**To be done:** Extract exactly the run of lines starting at the line that holds "Continue the three.js" and ending at the line that holds "bpy.utils.unregister_class(item)", both included.
* start Excerpted data *
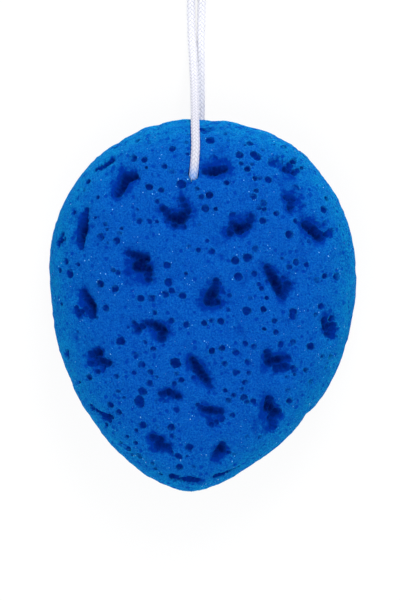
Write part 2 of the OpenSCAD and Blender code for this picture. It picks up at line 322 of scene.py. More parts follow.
def glide(points, step):
    """A smooth line through points: between two of them it is the cubic whose slopes at both are those
    between their neighbours. Its own points are step apart."""
    p = np.array(points, float)
    p = np.concatenate([p[:1], p, p[-1:]])
    t = np.linspace(0, 1, SPAN_STEPS, endpoint=False)[:, None]
    a, b, c, d = p[:-3, None], p[1:-2, None], p[2:-1, None], p[3:, None]
    line = (2 * b + (c - a) * t + (2 * a - 5 * b + 4 * c - d) * t ** 2
            + (3 * b - a - 3 * c + d) * t ** 3) / 2
    line = np.concatenate([line.reshape(-1, 3), p[-1:]])
    run = np.concatenate([[0], np.linalg.norm(np.diff(line, axis=0), axis=1).cumsum()])
    even = np.linspace(0, run[-1], max(2, round(run[-1] / step) + 1))
    return np.stack([np.interp(even, run, line[:, k]) for k in range(3)], -1), even


def rings(path, around):
    """Angles round a path, and the direction of each of them at each of the path's points."""
    along = unit(np.gradient(path, axis=0))
    across = unit(np.array([1.0, 0, 0]) - along * along[:, :1])
    turn = np.linspace(0, 2 * np.pi, around, endpoint=False)
    return turn, (np.cos(turn)[None, :, None] * across[:, None]
                  + np.sin(turn)[None, :, None] * np.cross(across, along)[:, None])


def braided(path, run, radius, around=48):
    """Points, faces and yarn height of a braided cord along path. Two families of yarns wind round it both
    ways and cross at a slant. Across itself each yarn is a half circle. Along itself it goes over two
    yarns of the other family and under the next two, as a cosine with a period of four that is offset
    by one for each yarn, so that the braid shows columns of chevrons. The surface is the higher of the
    two families."""
    turn, ring = rings(path, around)
    a = YARNS * (turn[None] / (2 * np.pi) + run[:, None] / LEAD) + FIRST_YARN
    b = YARNS * (turn[None] / (2 * np.pi) - run[:, None] / LEAD) + FIRST_YARN

    def family(own, crossed, side):
        profile = np.sqrt(np.maximum(0, 1 - (2 * (own % 1) - 1) ** 2))
        return ROUNDNESS * profile + WEAVE * side * np.cos(np.pi / 2 * (crossed + np.floor(own) - 1))

    height = np.clip(np.maximum(family(a, b, 1), family(b, a, -1)), 0, 1)
    r = radius * (1 - RELIEF * (1 - height))
    points = path[:, None] + r[..., None] * ring
    points = np.concatenate([points.reshape(-1, 3), path[:1], path[-1:]])
    return points, closed_grid(len(path), around), np.concatenate([height.ravel(), [0.5, 0.5]])


def plain_tube(path, radius, around=20):
    """A closed round tube along a path."""
    points = (path[:, None] + radius * rings(path, around)[1]).reshape(-1, 3)
    return np.concatenate([points, path[:1], path[-1:]]), closed_grid(len(path), around)


def cord_finish():
    """White yarns with painted shade between them. A shaded, duller copy of their colour is painted where
    they lie over the foam's front or under the sponge, and a lighter lit copy beyond the crown and on the
    knot. The foam's blue light is painted on them as a pale blue reflection where they lie low on it."""
    f = new_finish("white_braid")
    yarn, place = f.kept("yarn"), f.place()
    fibre = f.add("TexNoise", {}, {"Vector": place, "Scale": 6.0, "Detail": 3.0})
    clean = f.kept("clean")
    # painted shade between the yarns
    gap = f.mix(clean, DIM_GAP_SHADE, LIT_GAP_SHADE)
    # the painted shaded or the lit copy of the yarn colour, by the share of painted light
    colour = f.mix(yarn.ramp(0.1, 0.9), gap, f.mix(clean, SHADED_YARN, LIT_YARN))
    colour = f.mix(fibre * 0.25, colour, FIBRE_GREY)
    # painted reflection of the foam's blue light, weaker on the yarns' crowns
    colour = f.mix(f.kept("low").ramp(0.1, 1.0) * (1 - yarn * 0.45), colour, PAINTED_FOAM_BOUNCE)
    normal = f.add("Bump", {}, {"Strength": 0.5, "Distance": 0.0001, "Height": fibre})
    return f.end(Base_Color=colour, Roughness=0.75, Normal=normal, Sheen_Weight=0.2,
                 Subsurface_Weight=0.4, Subsurface_Scale=0.0005, Subsurface_Radius=(1.0, 1.0, 1.0))


white_braid = cord_finish()
route = [(x, y + CROWN, z) for x, y, z in ROUTE]


def cord_piece(name, points, rise_beyond_crown):
    """A strand of the cord, and its line. Its points hold the height of their yarn, how low they lie on the
    foam, which masks the painted blue reflection of the foam, and their share of the lit yarn colour against
    the painted shaded one: that share rises over a given length, beyond the crown where the last argument is
    1 and before it where it is 0."""
    path, run = glide(points, RING_STEP)
    points, faces, yarn = braided(path, run, CORD_D / 2)
    over = points[:, 2] - front_seat(points[:, 0], points[:, 1])[:, 2]
    # low masks the painted reflection of the foam's blue light
    low = np.clip(1 - np.abs(over) / CORD_D, 0, 1) * np.clip((CROWN - points[:, 1]) / CORD_D, 0, 1)
    # share of the lit yarn colour against the painted shaded one
    clean = np.clip((points[:, 1] - CROWN) / PAINTED_LIGHT_RISE + 1 - rise_beyond_crown, 0, 1)
    piece = mesh_object(name, points, faces, white_braid, yarn=yarn, low=low, clean=clean)
    return piece, path


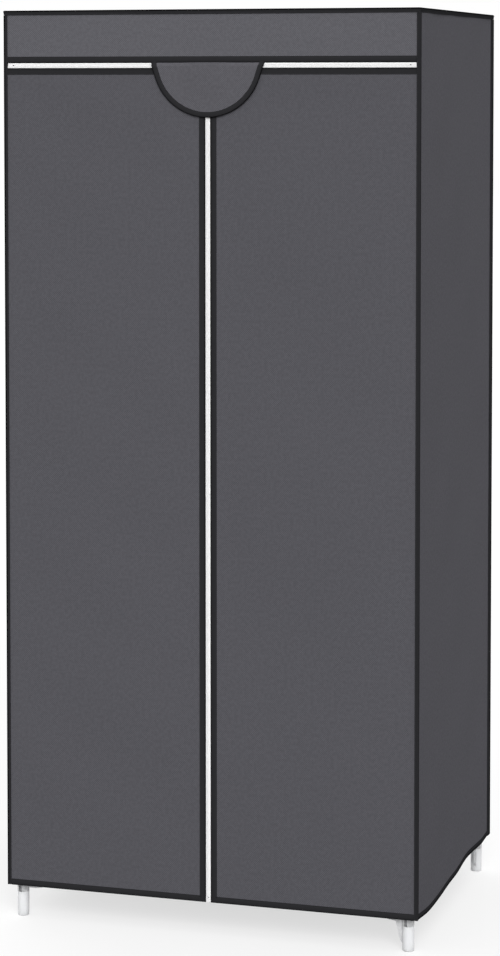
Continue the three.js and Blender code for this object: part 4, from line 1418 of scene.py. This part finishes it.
class WARDROBE_OT_sliders(bpy.types.Operator):
    """Makes the zip sliders and their pulls"""
    bl_idname = "wardrobe.sliders"
    bl_label = "Zip sliders"

    def execute(self, context):
        make_sliders()
        return {"FINISHED"}


class WARDROBE_OT_flap(bpy.types.Operator):
    """Makes the flap over the crossing of the zips"""
    bl_idname = "wardrobe.flap"
    bl_label = "Flap"

    def execute(self, context):
        make_flap()
        return {"FINISHED"}


class WARDROBE_OT_stage(bpy.types.Operator):
    """Makes the floor, the lamps and the camera"""
    bl_idname = "wardrobe.stage"
    bl_label = "Stage"

    def execute(self, context):
        make_stage()
        return {"FINISHED"}


OPERATORS = (WARDROBE_OT_tubes, WARDROBE_OT_connectors, WARDROBE_OT_cover, WARDROBE_OT_bottom,
             WARDROBE_OT_sliders, WARDROBE_OT_flap, WARDROBE_OT_stage)


class WARDROBE_PT_panel(bpy.types.Panel):
    """Lists the settings and the steps"""
    bl_idname = "WARDROBE_PT_panel"
    bl_label = "Wardrobe"
    bl_space_type = "VIEW_3D"
    bl_region_type = "UI"
    bl_category = "Wardrobe"

    def draw(self, context):
        for name in ("cloth", "tape", "zip", "frame", "studio"):
            group = getattr(context.scene.wardrobe, name)
            box = self.layout.box()
            box.label(text=name.capitalize())
            for key in group.__annotations__:
                box.prop(group, key)
        for operator in OPERATORS:
            self.layout.operator(operator.bl_idname)


CLASSES = (ClothSettings, TapeSettings, ZipSettings, FrameSettings, StudioSettings,
           WardrobeSettings, *OPERATORS, WARDROBE_PT_panel)


def register():
    for item in CLASSES:
        bpy.utils.register_class(item)
    bpy.types.Scene.wardrobe = bpy.props.PointerProperty(type=WardrobeSettings)


def unregister():
    del bpy.types.Scene.wardrobe
    for item in reversed(CLASSES):
        bpy.utils.unregister_class(item)


def main():
    register()
    bpy.ops.wardrobe.tubes()
    bpy.ops.wardrobe.connectors()
    bpy.ops.wardrobe.cover()
    bpy.ops.wardrobe.bottom()
    bpy.ops.wardrobe.sliders()
    bpy.ops.wardrobe.flap()
    bpy.ops.wardrobe.stage()


if __name__ == "__main__":
    main()
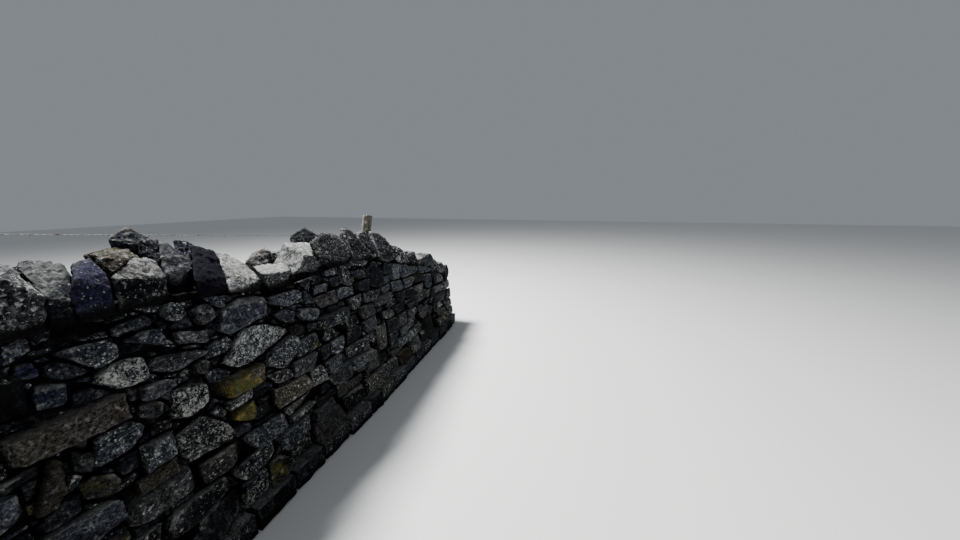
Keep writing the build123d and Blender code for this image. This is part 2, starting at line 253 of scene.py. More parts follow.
# Material tools: each takes numbers or sockets, and adds its node to the tree that the sockets are in
def addNode(tree, kind, inputs=None, **settings):
    node = tree.nodes.new(kind)
    for key, value in settings.items():
        setattr(node, key, value)
    for key, value in (inputs or {}).items():
        if isinstance(value, bpy.types.NodeSocket):
            tree.links.new(value, node.inputs[key])
        else:
            node.inputs[key].default_value = value
    return node


def treeOf(*values):
    return next(value.id_data for value in values if isinstance(value, bpy.types.NodeSocket))


def maths(operation, first, second=0.0, clamp=False):
    settings = {"operation": operation, "use_clamp": clamp}
    return addNode(treeOf(first, second), "ShaderNodeMath", {0: first, 1: second}, **settings).outputs[0]


def times(first, second, clamp=False):
    return maths("MULTIPLY", first, second, clamp)


def plus(first, second):
    return maths("ADD", first, second)


def vectorMaths(operation, first, second=(0, 0, 0), scale=None):
    inputs = {0: first, 1: second} if scale is None else {0: first, "Scale": scale}
    return addNode(first.id_data, "ShaderNodeVectorMath", inputs, operation=operation).outputs


def mixColor(share, first, second, blend="MIX"):
    colors = [(*color, 1) if isinstance(color, tuple) else color for color in (first, second)]
    settings = {"data_type": "RGBA", "blend_type": blend, "clamp_factor": True}
    inputs = {0: share, 6: colors[0], 7: colors[1]}
    return addNode(treeOf(share, first, second), "ShaderNodeMix", inputs, **settings).outputs[2]


def ramp(value, low, high, fromValue=0.0, toValue=1.0):
    inputs = {"Value": value, "From Min": low, "From Max": high, "To Min": fromValue, "To Max": toValue}
    return addNode(value.id_data, "ShaderNodeMapRange", inputs, interpolation_type="SMOOTHSTEP").outputs[0]


def noiseAt(place, scale, detail=4.0, roughness=0.6, distortion=0.0, result="Fac"):
    inputs = {"Vector": place, "Scale": scale, "Detail": detail, "Roughness": roughness}
    inputs["Distortion"] = distortion
    return addNode(place.id_data, "ShaderNodeTexNoise", inputs).outputs[result]


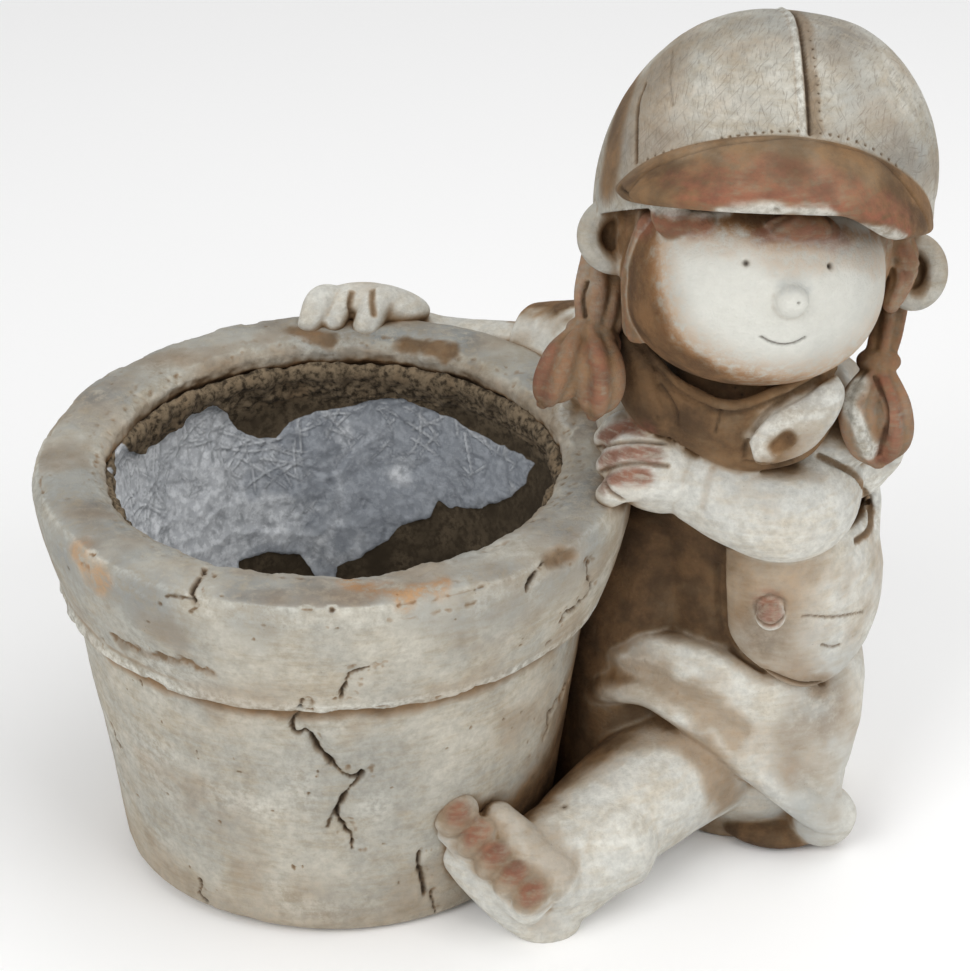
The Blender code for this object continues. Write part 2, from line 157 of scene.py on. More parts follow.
* end Excerpted data *
**Solved exercise:**
Continue the three.js and Blender code for this object: part 4, from line 1418 of scene.py. This part finishes it.
class WARDROBE_OT_sliders(bpy.types.Operator):
    """Makes the zip sliders and their pulls"""
    bl_idname = "wardrobe.sliders"
    bl_label = "Zip sliders"

    def execute(self, context):
        make_sliders()
        return {"FINISHED"}


class WARDROBE_OT_flap(bpy.types.Operator):
    """Makes the flap over the crossing of the zips"""
    bl_idname = "wardrobe.flap"
    bl_label = "Flap"

    def execute(self, context):
        make_flap()
        return {"FINISHED"}


class WARDROBE_OT_stage(bpy.types.Operator):
    """Makes the floor, the lamps and the camera"""
    bl_idname = "wardrobe.stage"
    bl_label = "Stage"

    def execute(self, context):
        make_stage()
        return {"FINISHED"}


OPERATORS = (WARDROBE_OT_tubes, WARDROBE_OT_connectors, WARDROBE_OT_cover, WARDROBE_OT_bottom,
             WARDROBE_OT_sliders, WARDROBE_OT_flap, WARDROBE_OT_stage)


class WARDROBE_PT_panel(bpy.types.Panel):
    """Lists the settings and the steps"""
    bl_idname = "WARDROBE_PT_panel"
    bl_label = "Wardrobe"
    bl_space_type = "VIEW_3D"
    bl_region_type = "UI"
    bl_category = "Wardrobe"

    def draw(self, context):
        for name in ("cloth", "tape", "zip", "frame", "studio"):
            group = getattr(context.scene.wardrobe, name)
            box = self.layout.box()
            box.label(text=name.capitalize())
            for key in group.__annotations__:
                box.prop(group, key)
        for operator in OPERATORS:
            self.layout.operator(operator.bl_idname)


CLASSES = (ClothSettings, TapeSettings, ZipSettings, FrameSettings, StudioSettings,
           WardrobeSettings, *OPERATORS, WARDROBE_PT_panel)


def register():
    for item in CLASSES:
        bpy.utils.register_class(item)
    bpy.types.Scene.wardrobe = bpy.props.PointerProperty(type=WardrobeSettings)


def unregister():
    del bpy.types.Scene.wardrobe
    for item in reversed(CLASSES):
        bpy.utils.unregister_class(item)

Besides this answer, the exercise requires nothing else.